When they arrived, following what surely was a difficult journey, there was no room for them in the inn. It must have been unbelievable for the young couple. They somehow knew that God's miraculous plan for the salvation was about to unfold, and yet there was no room for them in the inn. But they trusted in God nonetheless.

Our Lord was to come into the world not in a royal palace or attended by great ceremony, but in a small barn with no witnesses but the animals whose wooden feeding trough served as the first throne from which reigned the King of Kings. Some thirty-three years later, this King would also reign from another unlikely wooden throne: the Cross. The wood of the manger is, after all, the wood of the Cross. "All men are born to live," said Archbishop Fulton Sheen, "One man was born to die." It all seems so inappropriate, so unbefitting the Prince of Peace, that he should be born into poverty and killed like a common criminal. Yet this is how, in the design of Divine Providence, the world would be saved, and precisely herein lies the humility of God.
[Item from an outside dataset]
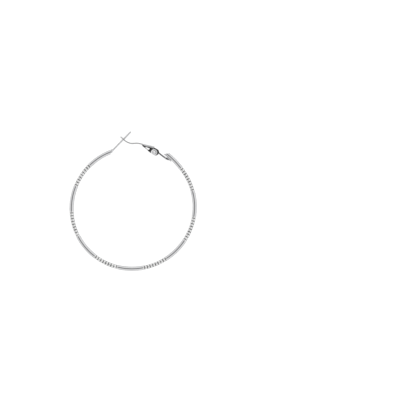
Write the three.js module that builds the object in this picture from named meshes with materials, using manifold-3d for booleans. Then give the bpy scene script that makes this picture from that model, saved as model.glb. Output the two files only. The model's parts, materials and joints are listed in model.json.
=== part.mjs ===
// Silver-tone hoop earring lying on its side, as one separate piece of jewellery.
// A round wire with six ribbed sections is bent into an open hoop. A straight ear post is soldered
// to one end and a tang with an eye to the other. A forked lever turns on a rivet through the eye
// and closes over the post. The hoop lies in the XY plane and the rivet runs along Z.

import * as THREE from 'three';
import { mergeVertices } from 'three/addons/utils/BufferGeometryUtils.js';
import Module from 'manifold-3d';

// Hoop wire, in millimetres, with angles measured round the hoop in degrees from +X
const OUTER_DIAMETER = 60;
const WIRE_DIAMETER = 2;
const OUT_OF_ROUND = 0.3;
const LONG_AXIS_ANGLE = 30;
const GAP_WIDTH = 25.97;
const GAP_MIDDLE_ANGLE = 84.9;
const POST_END_TURNS_IN = 0.25;
const POST_END_TURN_SPAN = 38.5;
const TANG_END_FLARE = 0.98;
const TANG_END_FLARE_SPAN = 28.3;
const POST_END_CUT_SLANT = 36;
const TANG_END_CUT_SLANT = 40;
const CUT_BLEND_SPAN = 6;
const WIRE_SIDES = 12;
const PLAIN_STEP = 1.7;
const DIRECTION_STEP = 0.2;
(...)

And that is where the real beauty is. The Eternal Word of the Father emptied Himself of the glory of Heaven to become a man, so that man might become like God. Our human minds, even if raised to the heights of contemplation, can only begin to dimly comprehend the profundity and the wonder of it all. It is the greatest miracle the world has ever known. It is beauty itself.


The Venerable John Henry Cardinal Newman, a 19th century English Churchman and scholar of the highest order, once spoke the following words to his congregation on Christmas morning, and this is my wish for all of us this year: "May each Christmas, as it comes, find us more and more like Him, who as at this time became a little child for our sake, more simple-minded, more humble, more holy, more affectionate, more resigned, more happy, more full of God." And, I dare to add, more caught up in the beauty of the birth of Mary's Son.